MATERIAL PROVIDED.

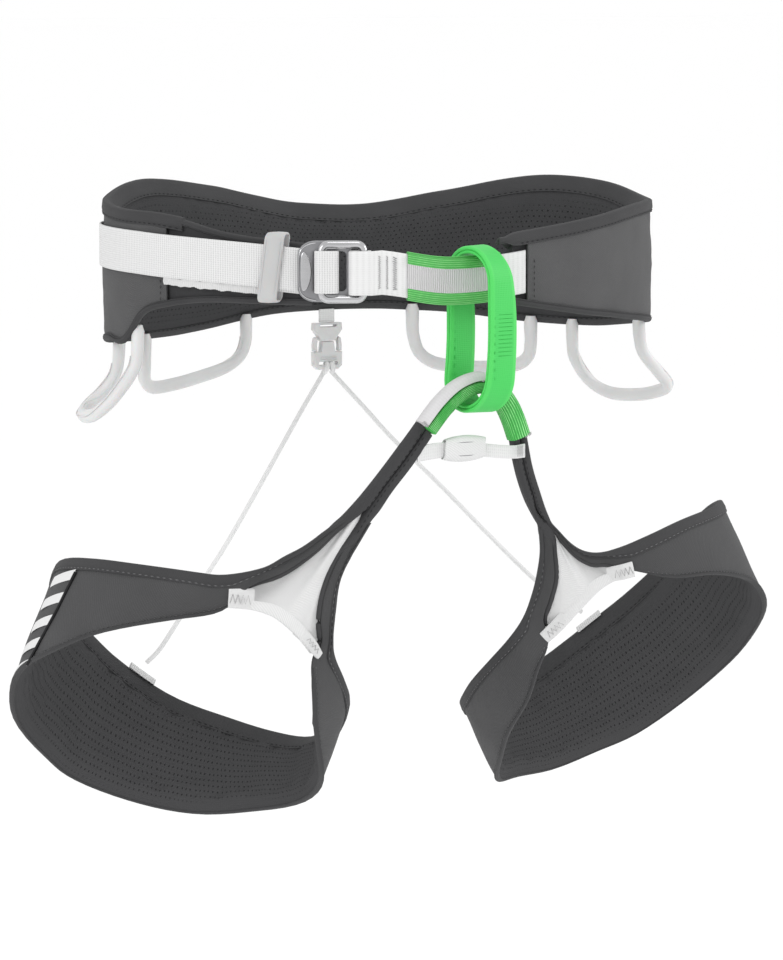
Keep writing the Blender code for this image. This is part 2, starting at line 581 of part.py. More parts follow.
def gusset(name, side, rows, arc, inner_rows, carrier):
    """Triangular stretch panel between the two branches of the stem and the thigh hole."""
    boundary = [row[2:] for row in rows[inner_rows[1]:]] + [row[2:] for row in rows[:inner_rows[0]]]
    turns = [(a if a < -300 else a - 360, h) for a, h in boundary]
    count = 23
    edge = row_curve(turns, count)
    hole = row_curve(arc, count)
    scale = np.array([math.radians(1) * THIGH_RADIUS, 1.0])
    rings = []
    for top, low in zip(edge, hole):
        step = (low - top) * scale
        reach = np.linalg.norm(step)
        start = top + step / reach / scale * .0022
        line = [start + (low - start) * k for k in (0, .5, 1)]
        rings.append([thigh_point(side, a, h, .0030) for a, h in line]
                     + [thigh_point(side, a, h, .0042) for a, h in reversed(line)])
    return loft(name, rings, "light_gusset", carrier)


def riser_anchor(name, side, angle, rows, carrier):
    """Small webbing tab on the back edge of a leg loop that holds the riser cord."""
    knots = sorted((row[0], row[1]) for row in rows)
    rings = []
    for a in (angle - 5.5, angle, angle + 5.5):
        h = curve_at(knots, a)[0]
        rings.append([thigh_point(side, a, h + dh, depth) for dh, depth in
                      ((.0010, .0064), (.0010, .0020), (.0058, .0026), (.0058, .0058))])
    return loft(name, rings, "white_webbing", carrier)


def leg_loop(label, side, control, stem, arc, inner_rows, carrier):
    """All the layers of one leg loop."""
    rows = row_curve(control, 52)
    first = int(round(5.2 / (len(control) - 1) * 51))
    last = int(round((inner_rows[1] - .5) / (len(control) - 1) * 51))
    hole_rows = rows[first:last + 1]
    leg_layer(label + "_foam_pad", side, rows, LEG_FOAM, (EDGE_COVER, EDGE_COVER), "foam", carrier)
    leg_layer(label + "_outer_shell", side, rows, LEG_SHELL, (EDGE_COVER, EDGE_COVER), "outer_fabric", carrier)
    leg_layer(label + "_mesh_liner", side, rows, LEG_LINER, (EDGE_COVER, EDGE_COVER), "liner_mesh", carrier)
    leg_binding(label + "_upper_binding", side, rows, True, carrier)
    leg_binding(label + "_hole_binding", side, hole_rows, False, carrier)
    leg_stem(label + "_stem", side, stem, carrier)
    gusset(label + "_gusset", side, control, arc, inner_rows, carrier)
    riser_anchor(label + "_riser_anchor", side, TAB_ANGLES[label.split("_")[0]], control, carrier)


# ---- gear loops and rear riser --------------------------------------------------------------------

def gear_path(first, last, drop, flare):
    """Route of a gear loop: down from the belt, out, across and back up."""
    tops = []
    for a in (first, last):
        tops.append(belt_point(a, GEAR_DEPTH, curve_at(BELT_BOTTOM, a)[0] - GEAR_TUBE / 2 - .0006))
    outs = [(belt_point(a, -.01, 0) - belt_point(a, 0, 0)).normalized() for a in (first, last)]
    low = Vector((0, 0, -drop))
    knots = []
    for share, sink, out in ((0, 0, 0), (.01, .38, .10), (.07, .76, .62), (.20, .97, .98), (.42, 1.0, 1.0),
                             (.64, .95, .98), (.86, .84, .86), (.97, .62, .48), (1.0, .32, .10), (1, 0, 0)):
        base = tops[0].lerp(tops[1], share)
        bow = (belt_point(first + (last - first) * share, GEAR_DEPTH, base.z) - base) * .8
        knots.append(base + bow + outs[0].lerp(outs[1], share) * flare * out + low * sink)
    return [Vector(p) for p in row_curve(knots, 26)]


def gear_loop(name, size, carrier):
    path = gear_path(*size)
    for end, nearby in ((0, 1), (-1, -2)):
        path[end] = path[end] + (path[nearby] - path[end]) * .02
    middle = (path[0] + path[-1]) / 2
    out = Vector((middle.x, middle.y, 0)).normalized()
    rings = round_rings(path, GEAR_TUBE / 2, GEAR_TUBE / 2, 8, up=out)
    loft(name, rings, "grey_plastic", carrier)


def box(name, low, high, finish, carrier):
    bm = bmesh.new()
    bmesh.ops.create_cube(bm, size=1.0)
    low, high = Vector(low), Vector(high)
    bm.transform(Matrix.Translation((low + high) / 2) @ Matrix.Diagonal((*(high - low), 1)))
    return add(name, bm, finish, carrier)


def riser_clip(root, prongs):
    """Side-release clip: upper socket on the belt's tab, lower plug with two sprung prongs."""
    x, y = RISER_X, RISER_Y
    box("riser_tab", (x - .0048, y - .0007, -.0366), (x + .0048, y + .0007, -.0313), "light_gusset", root)
    socket = [(-.0083, -.0369), (.0083, -.0369), (.0086, -.0406), (.0060, -.0441), (.0044, -.0468),
              (-.0044, -.0468), (-.0060, -.0441), (-.0086, -.0406)]
    rings = [[Vector((x + u, y + dy, z)) for u, z in socket] for dy in (-.0026, .0026)]
    loft("riser_clip_socket", rings, "grey_plastic", root)
    plug = [(-.0086, -.0529), (-.0042, -.0529), (-.0036, -.0473), (.0036, -.0473), (.0042, -.0529),
            (.0086, -.0529), (.0084, -.0606), (.0060, -.0628), (-.0060, -.0628), (-.0084, -.0606)]
    rings = [[Vector((x + u, y + dy, z)) for u, z in plug] for dy in (-.0026, .0026)]
    loft("riser_clip_plug", rings, "grey_plastic", root)
    for name, side in (("riser_prong_right", -1), ("riser_prong_left", 1)):
        shape = [(.0063, -.0525), (.0085, -.0525), (.0087, -.0491), (.0080, -.0454), (.0068, -.0446),
                 (.0062, -.0466), (.0066, -.0496)]
        rings = [[Vector((x + side * u, y + dy, z)) for u, z in shape] for dy in (-.0018, .0018)]
        loft(name, rings, "grey_plastic", prongs[name])


def cord(name, route, carrier):
    """Elastic riser cord as a round tube along a smooth route."""
    points = row_curve(route, 34)
    curve = bpy.data.curves.new(name, "CURVE")
    curve.dimensions = "3D"
    curve.bevel_depth = CORD_DIAMETER / 2
    curve.bevel_resolution = 2
    curve.render_resolution_u = 0
    curve.use_fill_caps = True
    line = curve.splines.new("POLY")
    line.points.add(len(points) - 1)
    for spot, place in zip(line.points, points):
        spot.co = (*(Vector(place) - carrier.location), 1.0)
    curve.materials.append(material("cord_fabric"))
    piece = bpy.data.objects.new(name, curve)
    piece.parent = carrier
    bpy.context.collection.objects.link(piece)


def build():
    for old in list(bpy.data.objects):
        bpy.data.objects.remove(old, do_unlink=True)
    root = body("waist_belt", (0, 0, 0))
    ring_body = body("buckle_ring", buckle_point(BAR_RIGHT, FRAME_N))
    keeper_body = body("strap_keeper", belt_point(KEEPER_ANGLE, 0, .0076))
    belay_body = body("belay_loop", BELAY_CENTRE)
    slider_body = body("cross_strap_slider", (SLIDER_X, STRAP_Y, -.0866))
    legs = {"right": body("leg_loop_right", (-.0309, -.0970, -.0774)),
            "left": body("leg_loop_left", (.0252, -.0970, -.0849))}
    prongs = {"riser_prong_right": body("riser_prong_right", (RISER_X - .0074, RISER_Y, -.0525)),
              "riser_prong_left": body("riser_prong_left", (RISER_X + .0074, RISER_Y, -.0525))}

    waist_pad(root)
    adjustment_strap(root)
    tie_in_webbing(root)
    upper_protector(root)
    buckle_plate(root)
    buckle_ring(ring_body)
    strap_roll(ring_body)
    strap_keeper(keeper_body)
    belay_loop(belay_body)
    lower_tie_in(root)
    cross_strap(root)
    cross_slider(slider_body)
    leg_loop("right_leg", -1, LEG_RIGHT_ROWS, STEM_RIGHT_ROWS, GUSSET_RIGHT_ARC, (5, 21), legs["right"])
    leg_loop("left_leg", 1, LEG_LEFT_ROWS, STEM_LEFT_ROWS, GUSSET_LEFT_ARC, (5, 22), legs["left"])
    for label, size in GEAR_LOOPS.items():
        first = gear_path(*size)[0]
        gear_loop("gear_loop_" + label, size, body("gear_loop_" + label, first))
    riser_clip(root, prongs)
    cord("riser_cord_right", CORD_RIGHT, root)
    cord("riser_cord_left", CORD_LEFT, root)


build()
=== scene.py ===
"""Looks of a climbing harness: padded fabric, webbing, stitching, metal and plastic."""
import math

import bmesh
import bpy
import numpy as np
from mathutils import Matrix, Vector, noise


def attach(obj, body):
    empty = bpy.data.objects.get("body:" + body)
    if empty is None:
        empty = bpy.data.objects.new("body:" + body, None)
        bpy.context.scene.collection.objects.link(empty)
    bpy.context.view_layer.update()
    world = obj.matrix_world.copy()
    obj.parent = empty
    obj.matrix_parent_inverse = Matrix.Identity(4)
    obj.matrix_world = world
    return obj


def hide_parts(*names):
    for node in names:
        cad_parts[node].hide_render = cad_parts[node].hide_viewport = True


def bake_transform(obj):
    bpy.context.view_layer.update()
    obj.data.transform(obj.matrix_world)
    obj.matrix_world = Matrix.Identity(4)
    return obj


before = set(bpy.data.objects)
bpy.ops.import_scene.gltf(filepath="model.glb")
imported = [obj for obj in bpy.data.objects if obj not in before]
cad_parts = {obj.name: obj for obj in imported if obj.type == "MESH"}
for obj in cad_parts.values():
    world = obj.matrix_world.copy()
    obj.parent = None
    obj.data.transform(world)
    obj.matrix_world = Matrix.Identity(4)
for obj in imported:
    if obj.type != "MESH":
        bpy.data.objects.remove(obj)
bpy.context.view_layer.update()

UP, RIGHT, AWAY = Vector((0, 0, 1)), Vector((1, 0, 0)), Vector((0, 1, 0))
BELT, LEGS = "waist_belt", {-1: "leg_loop_right", 1: "leg_loop_left"}
SIDE_NAMES = {-1: "right", 1: "left"}
CAMERA_AZIMUTH, CAMERA_ELEVATION, CAMERA_DISTANCE, CAMERA_LENS = -27.0, 7.0, 2.2, 154.3
FLOOR_Z, FLOOR_HALF = -0.9, 90.0

# Waist ring: outer curve x = -A sin a, y = C sin^2 a - B cos a, angles as on the frame
RING_A, RING_B, RING_C = 0.1562, 0.098, 0.012
BELT_TOP = [(33, .0200), (50, .0250), (66, .0330), (85, .0352), (112, .0400), (134, .0462), (156, .0405),
            (176, .0300), (192, .0285), (208, .0345), (232, .0432), (255, .0412), (275, .0352),
            (312, .0335), (330, .0290), (352, .0232)]
BELT_BOTTOM = [(33, -.0120), (66, -.0138), (75, -.0190), (83, -.0335), (94, -.0340), (112, -.0380),
               (134, -.0400), (152, -.0380), (170, -.0315), (186, -.0300), (208, -.0325), (230, -.0385),
               (248, -.0400), (275, -.0360), (300, -.0310), (320, -.0260), (338, -.0200), (352, -.0140)]
TONGUE_END, SHELL_RIGHT, SHELL_LEFT, PAD_LEFT = 33.0, 66.9, 348.7, 352.0
SHELL_IN, LINER_OUT, LINER_IN = 0.0019, 0.0035, 0.0096
TONGUE_DEPTH = 0.0024
FLAP_OUT, FLAP_IN, TAPE_WALL = 0.0072, 0.0090, 0.0008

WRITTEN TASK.
Each line with the string "imported" in it needs to be found and copied.

TASK RESPONSE.
imported = [obj for obj in bpy.data.objects if obj not in before]
cad_parts = {obj.name: obj for obj in imported if obj.type == "MESH"}
for obj in imported:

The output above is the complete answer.